Mungeol Heo: Reassigning HDFS Data using Hive

Friday, December 30, 2016

소개
- 본 페이지에서는 hive를 사용하여 HDFS 파일의 데이터를 특정 형식 혹은 파티션 구조로 다시 저장하는 테스트 관련 내용을 기재하고 있습니다.
내용
- hdfs dfs -mkdir /test_cassan
- hdfs dfs -put sknightsgb_20151218__nmslog_raw.data_cassandra01 /test_cassan
- hive query
  - create database test;
  - use test;
  - drop table if exists test01;
    create external table test01 (
    log string
    )
    location '/test_cassan/';
  - drop table if exists test02;
    create external table test02 (
    log string
    )
    partitioned by(yyyymmdd string, hh string)

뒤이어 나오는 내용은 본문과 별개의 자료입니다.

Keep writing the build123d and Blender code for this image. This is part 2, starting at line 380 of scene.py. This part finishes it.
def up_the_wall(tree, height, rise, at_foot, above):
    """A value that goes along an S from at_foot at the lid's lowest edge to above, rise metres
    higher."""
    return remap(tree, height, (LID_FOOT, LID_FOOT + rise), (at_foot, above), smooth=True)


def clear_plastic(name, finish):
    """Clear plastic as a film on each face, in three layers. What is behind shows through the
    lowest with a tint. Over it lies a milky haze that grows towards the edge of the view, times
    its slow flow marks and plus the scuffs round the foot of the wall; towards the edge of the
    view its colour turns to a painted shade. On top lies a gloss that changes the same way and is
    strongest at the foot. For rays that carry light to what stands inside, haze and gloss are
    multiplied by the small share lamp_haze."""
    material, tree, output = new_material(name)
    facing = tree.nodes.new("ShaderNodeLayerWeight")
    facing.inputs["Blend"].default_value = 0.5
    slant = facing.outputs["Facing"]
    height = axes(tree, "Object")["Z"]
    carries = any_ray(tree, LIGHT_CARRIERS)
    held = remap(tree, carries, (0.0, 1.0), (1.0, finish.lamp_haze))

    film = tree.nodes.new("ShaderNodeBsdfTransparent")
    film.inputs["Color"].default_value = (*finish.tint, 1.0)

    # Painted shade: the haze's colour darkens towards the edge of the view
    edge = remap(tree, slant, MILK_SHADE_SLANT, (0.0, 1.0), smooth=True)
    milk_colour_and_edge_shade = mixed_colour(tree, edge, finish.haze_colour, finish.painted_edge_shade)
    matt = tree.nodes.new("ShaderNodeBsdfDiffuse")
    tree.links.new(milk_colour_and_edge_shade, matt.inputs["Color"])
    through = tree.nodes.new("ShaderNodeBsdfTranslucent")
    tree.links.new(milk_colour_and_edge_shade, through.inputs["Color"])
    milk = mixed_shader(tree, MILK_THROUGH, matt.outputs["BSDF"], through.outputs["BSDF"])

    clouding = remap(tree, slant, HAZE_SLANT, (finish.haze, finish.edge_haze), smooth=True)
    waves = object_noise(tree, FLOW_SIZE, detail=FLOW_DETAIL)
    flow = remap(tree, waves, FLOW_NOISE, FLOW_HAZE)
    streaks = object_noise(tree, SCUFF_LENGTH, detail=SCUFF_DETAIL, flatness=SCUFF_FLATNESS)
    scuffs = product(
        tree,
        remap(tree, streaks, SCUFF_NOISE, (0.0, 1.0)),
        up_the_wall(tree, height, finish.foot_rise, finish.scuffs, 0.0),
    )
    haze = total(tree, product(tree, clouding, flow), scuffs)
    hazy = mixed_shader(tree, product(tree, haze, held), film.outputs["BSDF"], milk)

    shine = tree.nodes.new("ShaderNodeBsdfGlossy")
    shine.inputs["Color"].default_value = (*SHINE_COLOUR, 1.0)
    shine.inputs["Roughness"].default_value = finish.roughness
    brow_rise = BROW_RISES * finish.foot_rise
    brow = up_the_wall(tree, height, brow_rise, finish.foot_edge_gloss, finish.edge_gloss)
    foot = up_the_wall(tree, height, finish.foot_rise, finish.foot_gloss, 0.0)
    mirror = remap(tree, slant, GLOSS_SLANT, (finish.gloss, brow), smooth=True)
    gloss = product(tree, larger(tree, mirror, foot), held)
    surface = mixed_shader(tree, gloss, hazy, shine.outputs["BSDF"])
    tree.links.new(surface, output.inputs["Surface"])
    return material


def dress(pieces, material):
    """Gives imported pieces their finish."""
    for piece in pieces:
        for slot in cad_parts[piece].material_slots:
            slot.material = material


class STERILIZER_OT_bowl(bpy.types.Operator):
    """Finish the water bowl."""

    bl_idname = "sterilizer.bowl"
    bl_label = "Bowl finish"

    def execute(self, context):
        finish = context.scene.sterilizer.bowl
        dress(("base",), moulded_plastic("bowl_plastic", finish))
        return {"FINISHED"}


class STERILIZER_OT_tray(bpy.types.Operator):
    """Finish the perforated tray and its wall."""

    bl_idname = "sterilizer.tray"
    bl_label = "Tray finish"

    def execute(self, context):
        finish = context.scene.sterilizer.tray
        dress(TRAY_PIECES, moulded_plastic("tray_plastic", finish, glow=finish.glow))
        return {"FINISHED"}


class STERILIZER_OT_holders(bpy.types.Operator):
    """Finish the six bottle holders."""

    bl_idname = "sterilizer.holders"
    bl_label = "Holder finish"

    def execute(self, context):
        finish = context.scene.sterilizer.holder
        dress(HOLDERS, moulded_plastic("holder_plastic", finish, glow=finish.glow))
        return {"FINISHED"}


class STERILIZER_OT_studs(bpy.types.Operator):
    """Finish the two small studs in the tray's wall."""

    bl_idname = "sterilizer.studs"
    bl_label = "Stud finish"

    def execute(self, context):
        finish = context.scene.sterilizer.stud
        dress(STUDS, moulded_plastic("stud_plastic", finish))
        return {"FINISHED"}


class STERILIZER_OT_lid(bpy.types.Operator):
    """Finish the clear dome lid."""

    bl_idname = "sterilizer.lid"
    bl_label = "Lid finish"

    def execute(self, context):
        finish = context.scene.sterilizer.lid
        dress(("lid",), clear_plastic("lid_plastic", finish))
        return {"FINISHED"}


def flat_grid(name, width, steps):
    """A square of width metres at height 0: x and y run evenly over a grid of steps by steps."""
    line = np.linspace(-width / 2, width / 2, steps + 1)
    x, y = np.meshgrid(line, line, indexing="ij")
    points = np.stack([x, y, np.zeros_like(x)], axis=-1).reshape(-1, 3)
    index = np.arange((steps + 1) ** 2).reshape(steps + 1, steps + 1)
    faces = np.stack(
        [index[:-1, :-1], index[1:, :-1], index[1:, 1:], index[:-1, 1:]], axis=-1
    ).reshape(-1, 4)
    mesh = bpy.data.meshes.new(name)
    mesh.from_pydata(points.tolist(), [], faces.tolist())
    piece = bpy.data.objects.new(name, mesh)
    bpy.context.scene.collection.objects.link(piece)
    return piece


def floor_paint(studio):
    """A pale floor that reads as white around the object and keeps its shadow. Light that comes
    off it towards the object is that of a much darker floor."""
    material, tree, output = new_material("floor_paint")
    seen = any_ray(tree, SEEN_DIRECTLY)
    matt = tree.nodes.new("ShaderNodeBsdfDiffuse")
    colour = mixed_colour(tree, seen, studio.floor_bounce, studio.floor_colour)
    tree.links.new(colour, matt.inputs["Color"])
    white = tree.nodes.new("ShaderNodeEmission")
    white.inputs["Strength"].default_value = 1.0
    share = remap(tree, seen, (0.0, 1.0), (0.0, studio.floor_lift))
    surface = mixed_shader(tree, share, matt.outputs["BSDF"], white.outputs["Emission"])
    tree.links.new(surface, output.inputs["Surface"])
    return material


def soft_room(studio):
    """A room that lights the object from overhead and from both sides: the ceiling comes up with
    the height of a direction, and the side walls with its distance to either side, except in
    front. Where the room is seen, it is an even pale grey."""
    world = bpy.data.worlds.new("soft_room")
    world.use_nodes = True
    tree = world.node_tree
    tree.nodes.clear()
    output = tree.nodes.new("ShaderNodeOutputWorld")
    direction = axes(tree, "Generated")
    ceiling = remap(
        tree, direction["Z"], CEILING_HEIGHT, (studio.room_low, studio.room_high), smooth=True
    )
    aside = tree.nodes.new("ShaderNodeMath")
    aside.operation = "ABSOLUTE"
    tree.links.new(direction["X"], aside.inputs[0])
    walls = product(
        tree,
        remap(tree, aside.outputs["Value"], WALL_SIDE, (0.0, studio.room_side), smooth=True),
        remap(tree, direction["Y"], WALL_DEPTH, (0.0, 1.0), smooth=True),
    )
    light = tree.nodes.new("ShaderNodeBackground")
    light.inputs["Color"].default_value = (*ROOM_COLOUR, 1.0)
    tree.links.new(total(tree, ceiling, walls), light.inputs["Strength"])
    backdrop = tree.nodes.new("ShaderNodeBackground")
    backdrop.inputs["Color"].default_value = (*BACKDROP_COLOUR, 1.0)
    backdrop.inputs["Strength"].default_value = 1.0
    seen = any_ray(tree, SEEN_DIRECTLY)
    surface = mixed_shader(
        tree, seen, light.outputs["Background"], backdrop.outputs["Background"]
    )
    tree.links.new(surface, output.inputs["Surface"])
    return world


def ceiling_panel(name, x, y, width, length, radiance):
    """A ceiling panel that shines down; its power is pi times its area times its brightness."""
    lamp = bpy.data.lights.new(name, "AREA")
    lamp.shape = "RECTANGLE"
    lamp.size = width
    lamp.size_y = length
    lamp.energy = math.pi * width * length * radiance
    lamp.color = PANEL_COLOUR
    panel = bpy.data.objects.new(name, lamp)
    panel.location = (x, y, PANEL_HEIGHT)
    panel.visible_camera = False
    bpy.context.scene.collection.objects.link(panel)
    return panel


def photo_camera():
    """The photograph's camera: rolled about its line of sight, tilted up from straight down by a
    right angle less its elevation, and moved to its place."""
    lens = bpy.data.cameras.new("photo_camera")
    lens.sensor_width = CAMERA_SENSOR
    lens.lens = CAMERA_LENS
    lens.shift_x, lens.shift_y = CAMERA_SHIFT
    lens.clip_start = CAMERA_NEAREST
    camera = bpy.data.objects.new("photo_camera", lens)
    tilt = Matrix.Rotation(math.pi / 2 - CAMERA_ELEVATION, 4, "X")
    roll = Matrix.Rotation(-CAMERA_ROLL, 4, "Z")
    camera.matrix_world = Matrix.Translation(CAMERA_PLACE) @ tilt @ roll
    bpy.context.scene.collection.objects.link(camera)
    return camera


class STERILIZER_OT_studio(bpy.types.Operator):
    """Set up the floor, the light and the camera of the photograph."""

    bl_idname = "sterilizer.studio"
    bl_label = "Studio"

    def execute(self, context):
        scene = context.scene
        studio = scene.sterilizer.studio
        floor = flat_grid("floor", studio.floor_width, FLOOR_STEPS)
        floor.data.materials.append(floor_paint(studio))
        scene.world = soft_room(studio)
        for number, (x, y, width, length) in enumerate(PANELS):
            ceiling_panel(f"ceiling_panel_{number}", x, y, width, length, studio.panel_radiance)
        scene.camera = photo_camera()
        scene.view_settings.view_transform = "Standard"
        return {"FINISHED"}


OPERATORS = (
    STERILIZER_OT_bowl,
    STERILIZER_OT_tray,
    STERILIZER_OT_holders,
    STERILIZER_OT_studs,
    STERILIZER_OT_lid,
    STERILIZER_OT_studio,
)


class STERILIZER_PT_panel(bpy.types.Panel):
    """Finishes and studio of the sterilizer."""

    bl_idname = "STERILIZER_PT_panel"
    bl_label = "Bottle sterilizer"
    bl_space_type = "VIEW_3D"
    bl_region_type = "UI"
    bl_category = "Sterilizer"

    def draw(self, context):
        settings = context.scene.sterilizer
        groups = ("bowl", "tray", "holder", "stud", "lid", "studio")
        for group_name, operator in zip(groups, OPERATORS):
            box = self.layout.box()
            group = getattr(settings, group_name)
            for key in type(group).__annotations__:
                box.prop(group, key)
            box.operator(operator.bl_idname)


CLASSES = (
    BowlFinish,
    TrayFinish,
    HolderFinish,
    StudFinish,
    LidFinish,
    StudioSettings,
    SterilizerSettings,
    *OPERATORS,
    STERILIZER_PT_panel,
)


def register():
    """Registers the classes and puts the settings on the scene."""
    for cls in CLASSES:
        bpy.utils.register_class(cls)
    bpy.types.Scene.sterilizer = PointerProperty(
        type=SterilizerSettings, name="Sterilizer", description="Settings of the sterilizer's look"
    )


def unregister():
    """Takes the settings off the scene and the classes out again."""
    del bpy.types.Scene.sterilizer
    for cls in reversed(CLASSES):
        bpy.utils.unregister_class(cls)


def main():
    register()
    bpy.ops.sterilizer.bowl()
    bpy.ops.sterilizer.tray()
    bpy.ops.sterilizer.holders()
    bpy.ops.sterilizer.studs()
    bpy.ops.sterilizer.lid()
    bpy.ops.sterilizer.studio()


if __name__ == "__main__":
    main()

    location '/test_nmslog/';
  - set hive.exec.dynamic.partition.mode=nonstrict;
  - INSERT OVERWRITE TABLE test02 PARTITION (yyyymmdd, hh)

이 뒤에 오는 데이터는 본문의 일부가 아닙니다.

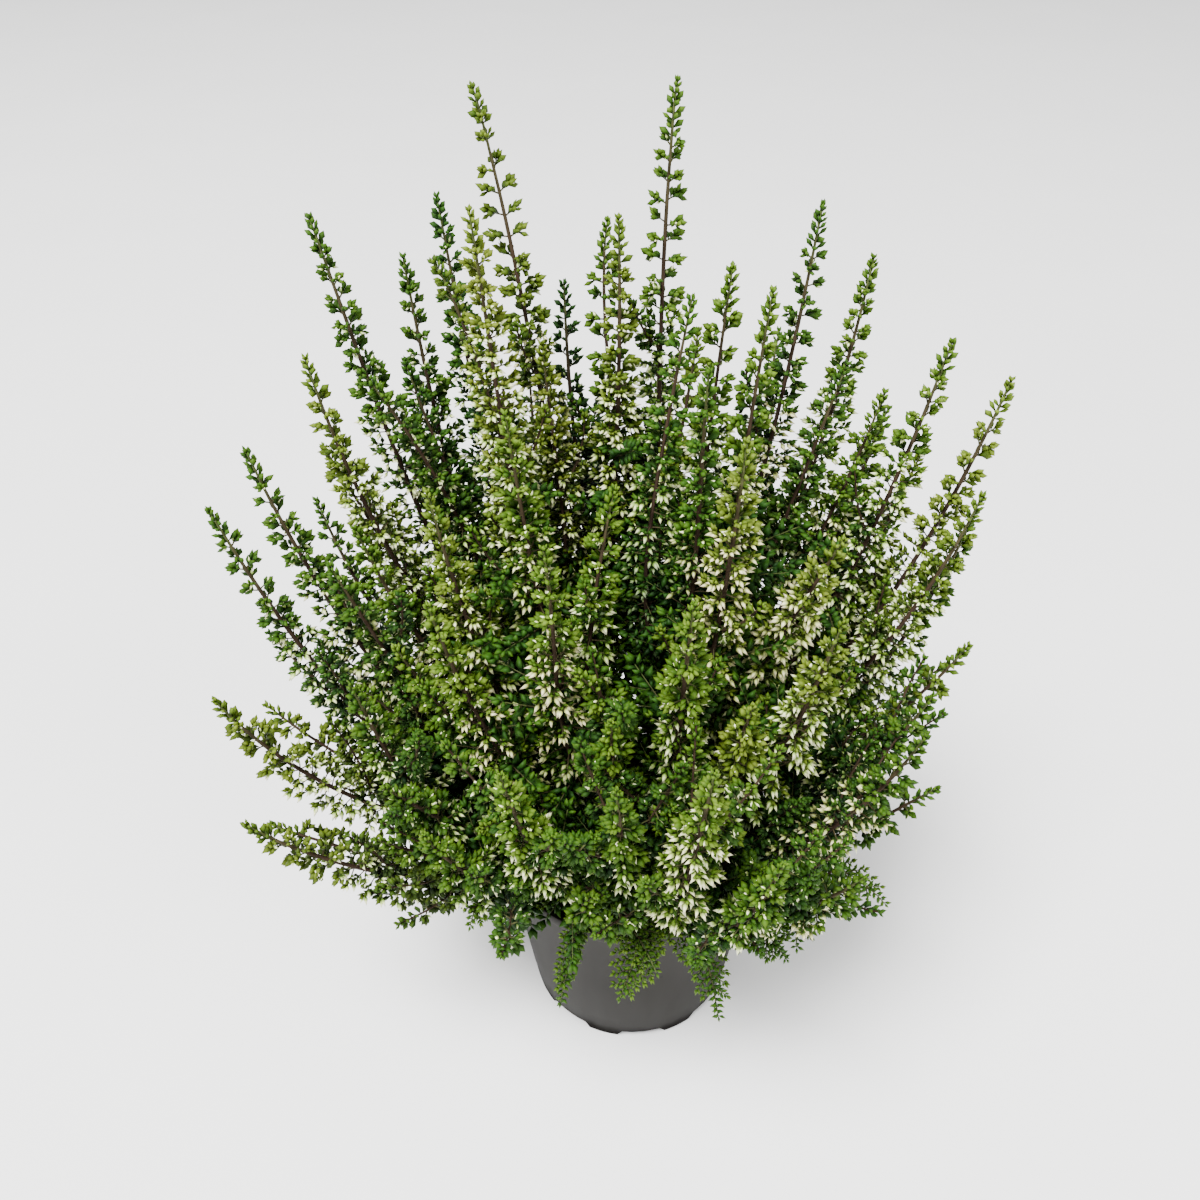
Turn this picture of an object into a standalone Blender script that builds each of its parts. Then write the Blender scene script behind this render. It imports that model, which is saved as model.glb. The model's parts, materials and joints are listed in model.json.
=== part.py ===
"""A bud-flowering heather in a grey plastic nursery pot.

The pot holds a plug of peat. Four woody crowns stand in plain holes in the peat and
branch low down. Each branch carries one flowering spray, a main spike with side
spikes, and the lowest branches carry leafy shoots that hang over the pot's rim.
Metres, +Z up, origin at the middle of the pot's base, on the surface it stands on.
The shoots are worked out in millimetres.
"""

import math
import random

import bmesh
import bpy
import numpy as np
from mathutils import Vector

MM = 0.001
GAP = 0.35
SEED = 11

# The pot, a tapered nursery pot of 11 cm.
POT_HEIGHT = 85.0
POT_RIM_RADIUS = 55.0
POT_BASE_RADIUS = 42.0
POT_WALL = 1.3
LIP_OUT = 1.0
LIP_HEIGHT = 4.0
FLOOR_TOP = 5.0
CHANNEL = 3.0
PAD_RADIUS = 14.0
FOOT_INNER = 33.0
POT_SIDES = 32
NOTCHES = 8
DRAIN_RADIUS = 3.5
DRAIN_CIRCLE = 25.0

# The peat and the crowns that stand in it.
PEAT_TOP = 76.0
PEAT_RISE = 3.0
PEAT_SIDES = 24
CROWNS = 4
CROWN_CIRCLE = 15.0
STUMP_RADIUS = 3.6
STUMP_DEPTH = 16.0
STUMP_RISE = 7.0
BRANCH_RADIUS = 1.5

# The shoots: how finely each is followed, and how wide each kind grows.
KNOTS = 16
FORK_AT = 0.2
FINE = 4
RELAX_ROUNDS = 60
ROOM_SEARCH = 30.0
TWIG_RADIUS = 1.1
MAIN_REACH = 12.5
SIDE_REACH = 9.5
LOW_SPRAY = 225.0
SHOOT_REACH = 5.5
CORE_SHARE = 0.40

# Where each main spike ends: bearing in degrees from +X, reach from the pot's axis
# and height above the ground in millimetres, and the share of its full width.
SPRAYS = (
    ("tall_back_left", 134, 68, 362, 0.72),
    ("tall_back", 83, 54, 362, 0.72),
    ("back_middle", 97, 40, 325, 0.8),
    ("back_left_1", 142, 80, 328, 0.75),
    ("back_left_2", 153, 86, 312, 0.72),
    ("back_left_3", 163, 102, 328, 0.8),
    ("bright_left", 168, 50, 338, 1.0),
    ("back_dark_1", 113, 74, 292, 0.8),
    ("middle_2", 17, 36, 314, 0.9),
    ("back_right_1", 35, 70, 328, 0.75),
    ("back_right_2", 27, 90, 310, 0.85),
    ("right_1", 9, 98, 296, 0.9),
    ("right_2", 2, 114, 286, 0.7),
    ("left_1", 177, 108, 290, 0.9),
    ("left_2", 185, 122, 270, 0.75),
    ("left_3", 187, 134, 254, 0.75),
    ("left_low_1", 176, 134, 180, 0.85),
    ("left_low_2", 196, 148, 192, 1.0),
    ("left_low_3", 205, 146, 158, 1.0),
    ("right_low_1", 337, 106, 196, 0.95),
    ("right_3", 356, 112, 250, 0.95),
    ("front_left_1", 183, 100, 236, 0.95),
    ("front_left_2", 199, 70, 262, 0.95),
    ("front_left_3", 216, 82, 240, 0.9),
    ("front_left_4", 206, 100, 208, 1.0),
    ("front_left_5", 228, 104, 172, 1.0),
    ("front_1", 250, 64, 264, 0.95),
    ("front_2", 247, 98, 210, 1.0),
    ("front_3", 265, 98, 206, 0.95),
    ("front_4", 279, 72, 255, 1.0),
    ("front_5", 280, 96, 222, 1.0),
    ("front_6", 292, 104, 186, 0.9),
    ("front_right_1", 311, 82, 240, 1.0),
    ("front_right_2", 326, 108, 198, 1.0),
    ("front_right_3", 308, 108, 160, 1.0),
    ("inner_1", 202, 44, 284, 1.0),
    ("inner_2", 315, 20, 298, 0.85),
    ("inner_3", 313, 44, 286, 1.0),
    ("rear_1", 12, 124, 222, 0.95),
    ("rear_2", 36, 118, 240, 0.95),
    ("rear_3", 60, 106, 262, 0.9),
    ("rear_4", 86, 106, 245, 0.95),
    ("rear_5", 112, 112, 250, 0.95),
    ("rear_6", 138, 118, 236, 0.95),
    ("rear_7", 160, 128, 216, 0.95),
    ("rear_low_1", 30, 122, 165, 1.0),
    ("rear_low_2", 75, 124, 170, 1.0),
    ("rear_low_3", 118, 126, 168, 1.0),
)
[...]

    select log, date_format(ddate, 'yyyyMMdd') as yyyymmdd, date_format(ddate, 'HH') as hh from (
    select log, from_unixtime(cast(substr(regexp_extract(log, '\"I_RegDateTime\":\"([0-9]+)\"', 1), 1, 10) as int)) as ddate from test01
    )t1;
- hdfs dfs -ls /test_nmslog
  - drwxr-xr-x - hadoop supergroup 0 2016-04-08 14:03 /test_nmslog/yyyymmdd=20151217
    drwxr-xr-x - hadoop supergroup 0 2016-04-08 14:03 /test_nmslog/yyyymmdd=20151218
추가 작업
- 기재된 hive 쿼리에 내용을 추가하면 /mi=00 까지 분류하여 저장할 수 있음
- 테이블 생성 시 옵션을 추가하면 sequence file로 저장할 수 있음
- hive 설정을 사용하여 gzip으로 압축하여 저장할 수 있음

Mungeol Heo